According to Jonathan Kestenbaum, chief executive of funding organisation NESTA, and a member of Richard's taskforce, funds would be more effective if their objectives were simplified. "They start with the best of intentions," he says, "but before you know it, a dedicated source of finance is trying to do six different things. Investing is difficult enough to do at the best of times, but every time you add an additional objective, you constrain your ability to meet the original aim of the fund." A clear objective, he adds, allows policy-makers to measure impact more effectively.

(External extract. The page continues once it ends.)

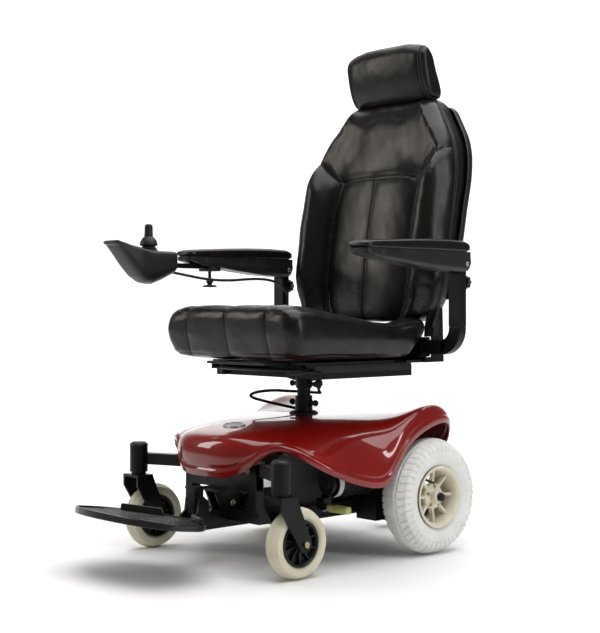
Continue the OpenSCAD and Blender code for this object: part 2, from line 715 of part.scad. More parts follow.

EEDA's Ellis agrees. He cites the Manufacturing Advisory Service in the East of England as an example of clear objectives leading to positive results. "Here is an initiative with a clear objective: to make sure manufacturing companies can benefit from best practice in manufacturing processes and systems." EEDA's "Running the Gauntlet" initiative, he adds, "has helped nine companies secure venture capital investment totalling £2m."

This is clearly a sensitive issue. Apart from EEDA and its Business Link, Director could find no one to stand up and defend the government's small business support record. We were denied access to key government spokespeople such as small business minister Margaret Hodge, head of better regulation William Sargent and SBS chief executive Martin Wyn Griffith. Richard, an inveterate entrepreneur himself, is well aware of the political storm he's creating. But although his report is Tory backed, it criticises a system both Labour and the Conservatives helped to put in place. "I'm not loyal to either party," he says. "My loyalty is to see either one of the parties carry out the change to help small businesses. It's still out there and cannot be ignored."